There is also one other reason why I’m getting myself accustomed to this camera. I will be using it on our upcoming “Analog Extreme” mobile art residence in February in Mauritania. A full ten days of walking in the vast emptiness, off the radar. The semi-nomadic camel herders will be the likely candidates to end up in my photographs. It’s time to brush up some Hassanya so that I can politely ask them whether a photo would be OK – I can quite conveniently start practicing in the local grocery store Xewel where I am a regular customer. During the trek I just might, in lack of subjects, end up taking photos of our traveling companions instead, which of course would be just as good.
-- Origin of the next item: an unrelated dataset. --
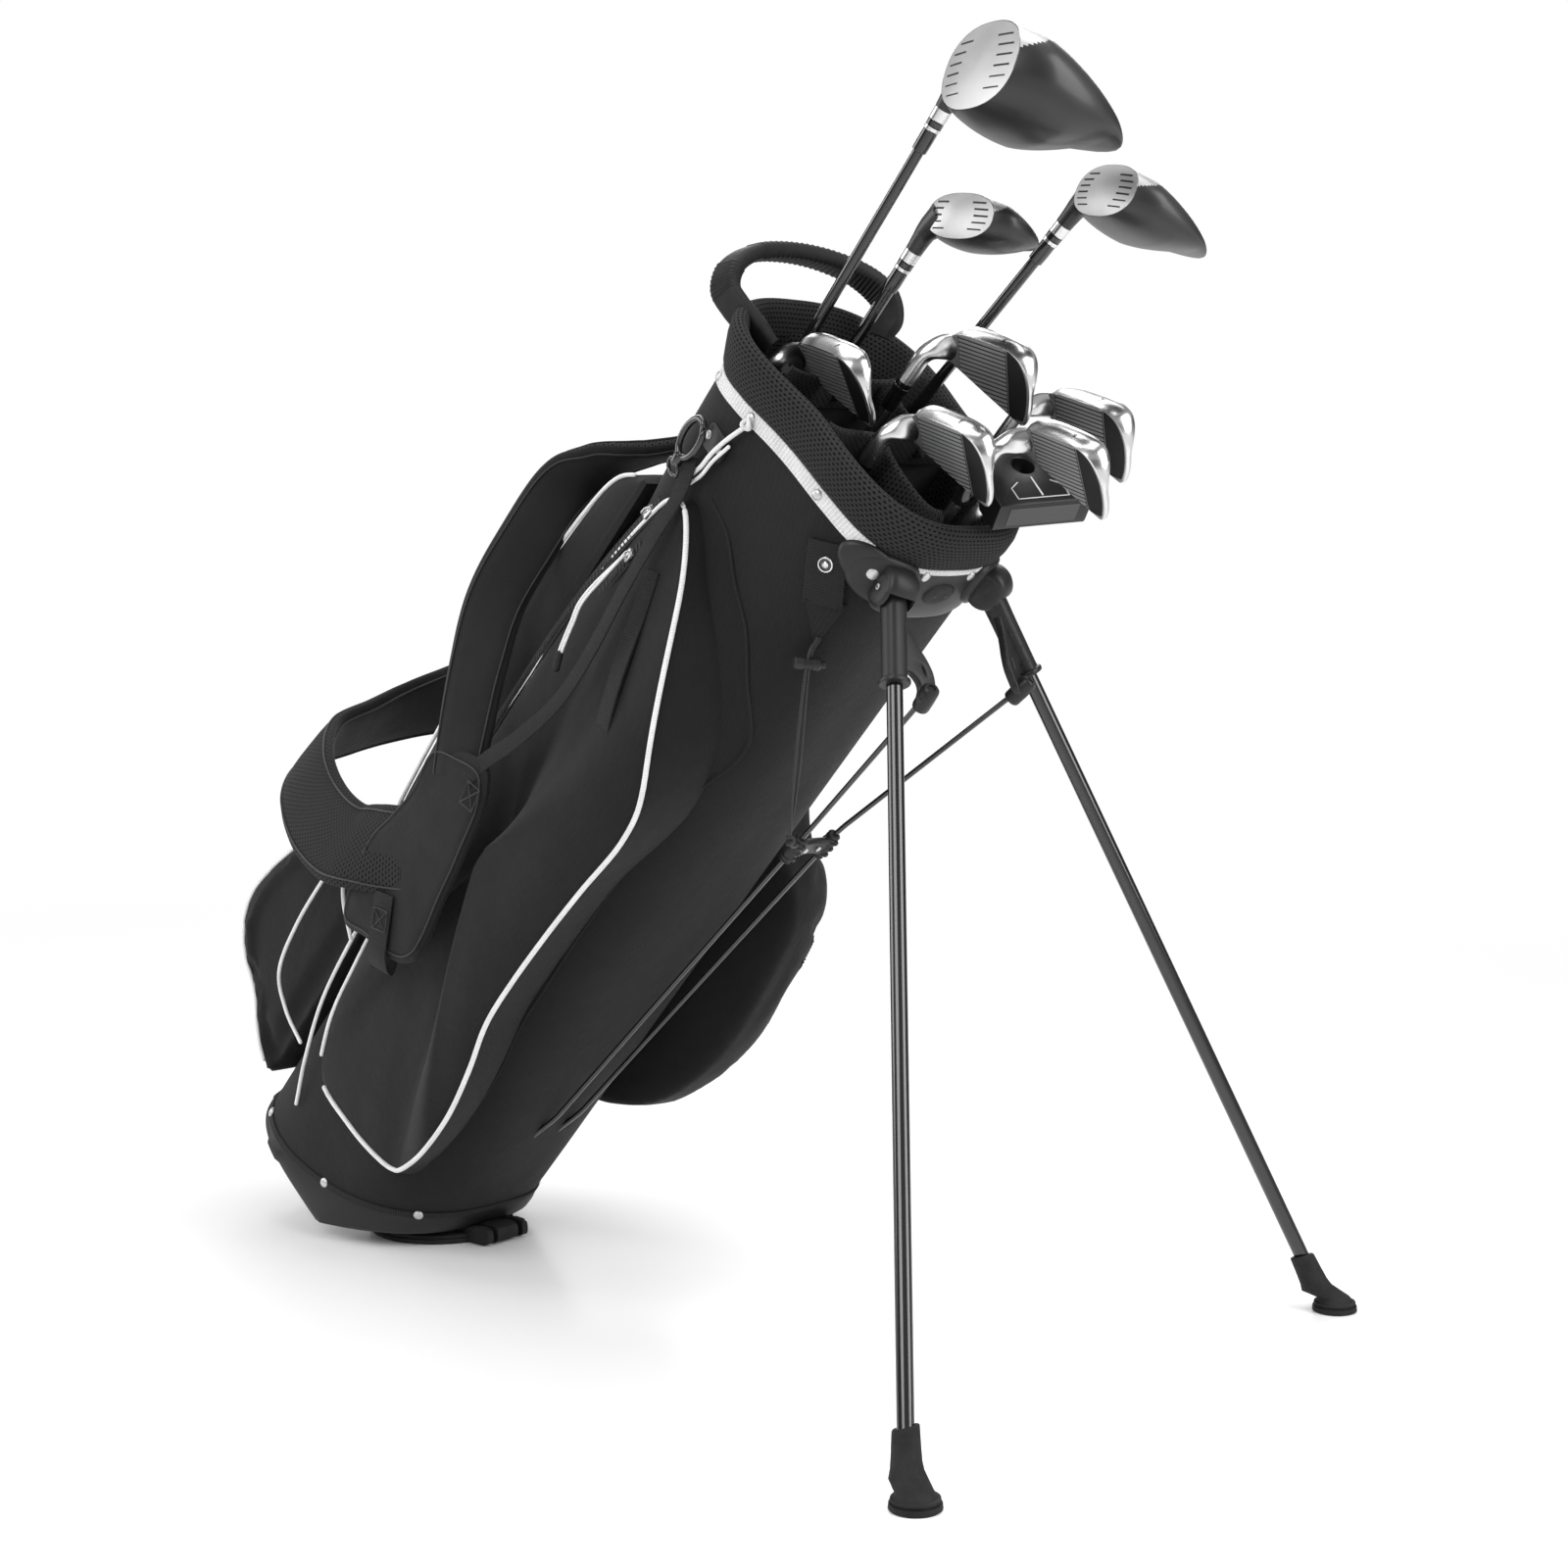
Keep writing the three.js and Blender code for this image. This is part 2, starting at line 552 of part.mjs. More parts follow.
function shaft(length, tip) {
  const radii = shaftRadii(tip);
  return turned([[0, 8.4], [radii.atGrip, 8.4], [radii.atGrip, GRIP_LENGTH + 4],
    [radii.tip, length - 150], [radii.tip, length + BORE_DEPTH - 1], [0, length + BORE_DEPTH - 1]], 12);
}

const ferrule = (length, tip, outer) => turned([[tip + GAP, length - FERRULE_LENGTH],
  [tip + 1.2, length - FERRULE_LENGTH], [outer, length - GAP], [tip + GAP, length - GAP],
  [tip + GAP, length - FERRULE_LENGTH]], 12);

const hoselBore = (length, tip) => rod(vec(0, 0, length - 1), vec(0, 0, length + BORE_DEPTH), tip + GAP,
  tip + GAP, 12);

// a wood's head, sole up: a rounded body with a flat face, leaning by the lie angle, on its hosel
function woodHead({ length, tip, wide, deep, high, hosel }) {
  const heelShare = 0.78;
  const faceAt = -deep * 0.36;
  const ball = new THREE.SphereGeometry(1, 22, 14);
  ball.rotateX(Math.PI / 2).scale(wide / 2, deep * 0.56, high / 2);
  const behindFace = box(-wide, wide, faceAt, deep, -high, high);
  const body = common(ball, behindFace);
  body.translate((heelShare * wide) / 2, -faceAt - deep * 0.1, 0);
  body.rotateY(WOOD_LIE - Math.PI / 2);
  body.translate(0, 0, length + hosel);
  const neck = rod(vec(0, 0, length), vec(0, 0, length + hosel + 4), 6.6, 7.4, 12);
  return cut(join(body, neck), hoselBore(length, tip));
}

// an iron's head, sole up: a lofted blade, a wide sole and a bent hosel
function ironHead({ length, tip, loft, hosel }) {
  const soleLine = [[0, 0], [30, 2.5], [66, 0], [78, -9], [80, -30]];
  const outline = [...soleLine, [74, -52], [66, -56], [10, -30], [-5, -24]];
  const blade = new THREE.Shape(outline.map(([x, z]) => new THREE.Vector2(x, z)));
  const plate = new THREE.ExtrudeGeometry(blade, { depth: 6, bevelEnabled: false });
  plate.rotateX(Math.PI / 2).translate(0, 6, 0);
  plate.rotateX(THREE.MathUtils.degToRad(loft));
  const solePoints = [[-2, -7], [-2, 1.5], [12, 1.5], [19, -4], [19, -8]];
  const soleShape = new THREE.Shape(solePoints.map(([y, z]) => new THREE.Vector2(y, z)));
  const sole = new THREE.ExtrudeGeometry(soleShape, { depth: 70, bevelEnabled: false });
  sole.applyMatrix4(new THREE.Matrix4().makeBasis(vec(0, 1, 0), vec(0, 0, 1), vec(1, 0, 0)));
  sole.translate(2, 0, 0);
  const head = join(plate, sole);
  head.rotateY(IRON_LIE - Math.PI / 2);
  head.translate(6, 2, length + hosel);
  const neck = rod(vec(0, 0, length), vec(0, 0, length + hosel - 10), 6.4, 6.6, 12);
  const bend = rod(vec(0, 0, length + hosel - 12), vec(10, 5, length + hosel - 6), 6.6, 7.4, 12);
  return cut(join(head, neck, bend), hoselBore(length, tip));
}

// the putter's mallet head, sole up, with a round hole behind the middle of its face
function putterHead({ length, tip }) {
  const outline = new THREE.Shape();
  outline.moveTo(-40, 0);
  outline.lineTo(40, 0);
  outline.lineTo(40, 24);
  outline.absarc(0, 26, 40, 0, Math.PI, false);
  outline.lineTo(-40, 0);
  outline.holes.push(new THREE.Path().absarc(0, 42, 9, 0, 2 * Math.PI, true));
  const mallet = new THREE.ExtrudeGeometry(outline, { depth: 24, bevelEnabled: false, curveSegments: 20 });
  mallet.translate(36, -28, 0);
  mallet.rotateY(PUTTER_LIE - Math.PI / 2);
  mallet.translate(0, 0, length + BORE_DEPTH + 4);
  const neck = rod(vec(0, 0, length), vec(0, 0, length + BORE_DEPTH + 14), 6.2, 6.2, 12);
  return cut(join(mallet, neck), hoselBore(length, tip));
}

// butt and mouth are places across the bag; length is from the butt to the hosel's rim; toe is an azimuth
const CLUBS = [
  { name: 'driver', butt: [-40, -40], mouth: [-84, -31], floor: CUP_FLOOR, length: 1070, toe: -28,
    kind: 'wood', wide: 118, deep: 128, high: 64, hosel: 34, tip: 4.4 },
  { name: 'hybrid', butt: [-56, -4], mouth: [-72, 8], floor: CUP_FLOOR, length: 962, toe: -16,
    kind: 'wood', wide: 90, deep: 68, high: 34, hosel: 40, tip: 4.6 },
  { name: 'fairway_wood', butt: [-84, 28], mouth: [-26, 62], floor: CUP_FLOOR, length: 1040, toe: -28,
    kind: 'wood', wide: 92, deep: 100, high: 40, hosel: 38, tip: 4.5 },
  { name: 'iron_pitch', butt: [-74, -60], mouth: [-84, -54], floor: CUP_FLOOR, length: 826, toe: -18,
    kind: 'iron', loft: 44, hosel: 52, tip: 4.6 },
  { name: 'iron_6', butt: [-26, 8], mouth: [-22, 18], floor: CUP_FLOOR, length: 890, toe: -6,
    kind: 'iron', loft: 28, hosel: 52, tip: 4.6 },
  { name: 'iron_7', butt: [44, 60], mouth: [48, 66], floor: STEP_FLOOR, length: 850, toe: -8,
    kind: 'iron', loft: 32, hosel: 52, tip: 4.6 },
  { name: 'iron_8', butt: [28, -46], mouth: [29, -47], floor: STEP_FLOOR, length: 808, toe: -12,
    kind: 'iron', loft: 36, hosel: 52, tip: 4.6 },
  { name: 'iron_9', butt: [74, -6], mouth: [87, -3], floor: STEP_FLOOR, length: 846, toe: -14,
    kind: 'iron', loft: 40, hosel: 52, tip: 4.6 },
  { name: 'putter', butt: [76, 34], mouth: [95, 14], floor: STEP_FLOOR, length: 798, toe: 75,
    kind: 'putter', tip: 4.6 },
];

const HEADS = { wood: woodHead, iron: ironHead, putter: putterHead };

function club(spec) {
  const butt = vec(spec.butt[0], spec.butt[1], spec.floor + 1);
  const mouth = vec(spec.mouth[0], spec.mouth[1], MOUTH_HEIGHT);
  const up = mouth.clone().sub(butt).normalize();
  const toeAngle = THREE.MathUtils.degToRad(spec.toe);
  const toe = vec(Math.cos(toeAngle), Math.sin(toeAngle), 0);
  toe.addScaledVector(up, -toe.dot(up)).normalize();
  const back = up.clone().cross(toe);
  const frame = new THREE.Group();
  frame.matrixAutoUpdate = false;
  frame.matrix.makeBasis(toe, back, up).setPosition(butt);
  bag.add(frame);

  const radii = shaftRadii(spec.tip);
  const steelShaft = spec.kind === 'putter' || spec.kind === 'iron';
  part(`${spec.name}_grip`, grip(radii.atGrip), rubber, frame);
  part(`${spec.name}_shaft`, shaft(spec.length, spec.tip), steelShaft ? steel : lacquer, frame);
  if (spec.kind !== 'putter') {
    part(`${spec.name}_ferrule`, ferrule(spec.length, spec.tip, 6.4), lacquer, frame);
  }
  const metal = spec.kind === 'iron' ? chrome : lacquer;
  part(`${spec.name}_head`, HEADS[spec.kind](spec), metal, frame);
}

CLUBS.forEach(club);

export default set;
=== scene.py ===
"""Golf club set: the looks of a stand bag and its nine clubs.

Sizes are in millimetres in the bag's own frame unless a comment says otherwise: z runs up the bag's axis,
x to its front, where the legs are, and y to its far side."""

import json
import math

import bmesh
import bpy
from mathutils import Matrix, Vector, noise
from mathutils.bvhtree import BVHTree


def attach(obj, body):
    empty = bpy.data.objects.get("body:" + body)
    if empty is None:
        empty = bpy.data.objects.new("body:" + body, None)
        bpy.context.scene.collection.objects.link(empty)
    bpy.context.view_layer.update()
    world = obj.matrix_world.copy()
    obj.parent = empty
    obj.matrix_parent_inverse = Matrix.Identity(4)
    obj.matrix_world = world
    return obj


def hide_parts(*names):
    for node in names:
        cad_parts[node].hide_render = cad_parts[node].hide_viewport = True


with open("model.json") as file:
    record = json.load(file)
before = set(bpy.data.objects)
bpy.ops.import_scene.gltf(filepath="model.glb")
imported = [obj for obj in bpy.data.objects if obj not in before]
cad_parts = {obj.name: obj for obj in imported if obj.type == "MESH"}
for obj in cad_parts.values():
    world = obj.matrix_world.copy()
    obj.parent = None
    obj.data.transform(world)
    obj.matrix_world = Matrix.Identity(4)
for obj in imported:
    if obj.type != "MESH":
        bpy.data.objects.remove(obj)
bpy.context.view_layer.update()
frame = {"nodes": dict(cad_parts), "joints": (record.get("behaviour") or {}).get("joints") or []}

# ---------------------------------------------------------------- frames

MM = 0.001
JOINTS = {j["name"]: j for j in frame["joints"]}
NODES = frame["nodes"]
# the foot plate turns from flat on the ground to square to the bag, so its range is the bag's lean
LEAN = math.radians(JOINTS["foot_plate_hinge"]["range_deg"][1])
TUBE_BOTTOM = 44  # the body tube's lower edge on the bag's axis


def node_points(name, matrix=Matrix.Identity(4)):
    """A CAD node's corners, seen through a matrix."""
    return [matrix @ v.co for v in NODES[name].data.vertices]


def extent(points):
    low = Vector(min(p[i] for p in points) for i in range(3))
    high = Vector(max(p[i] for p in points) for i in range(3))
    return low, high


def bag_frame():
    turn = Matrix.Rotation(LEAN, 4, "Y")
    low, high = extent(node_points("bag_tube", turn.inverted()))
    origin = Vector(((low.x + high.x) / 2, (low.y + high.y) / 2, low.z - TUBE_BOTTOM * MM))
    return Matrix.Translation(turn @ origin) @ turn @ Matrix.Scale(MM, 4)


BAG = bag_frame()
TO_BAG = BAG.inverted()
GROUND = Matrix.Scale(MM, 4)


def bag_box(name):
    """A CAD node's lowest and highest corner in the bag's frame."""
    return extent(node_points(name, TO_BAG))


HALF_DEPTH, HALF_WIDTH, _ = bag_box("bag_tube")[1]
OVAL_POWER = 3.0  # the bag's section is a superellipse
SIDE_WORDS = (("near", -1), ("far", 1))

# ---------------------------------------------------------------- materials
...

So we will be a bunch of artists with very little gadgets to carry with us and we’ll take photos of each other and desert landscapes. I love every part of this!
Let’s admit it, there is a somewhat oxymoron twist when you talk about going analog in a blog as you do need some digital gadgets to even read what I am writing here, but for those like-minded people out there who sometimes feel tired of screens and everything digital and who would like to shift from representation back to direct experience, there is an offline publisher called Analog Sea that prints books. The Analog Sea Review – An Offline Journal (Summer 2018) discusses these matters through interviews and various contributions by artists and I can fully recommend it! In order to receive a copy of their bulletin or ask in which independent bookshops to find their titles you can – naturally – write them a letter.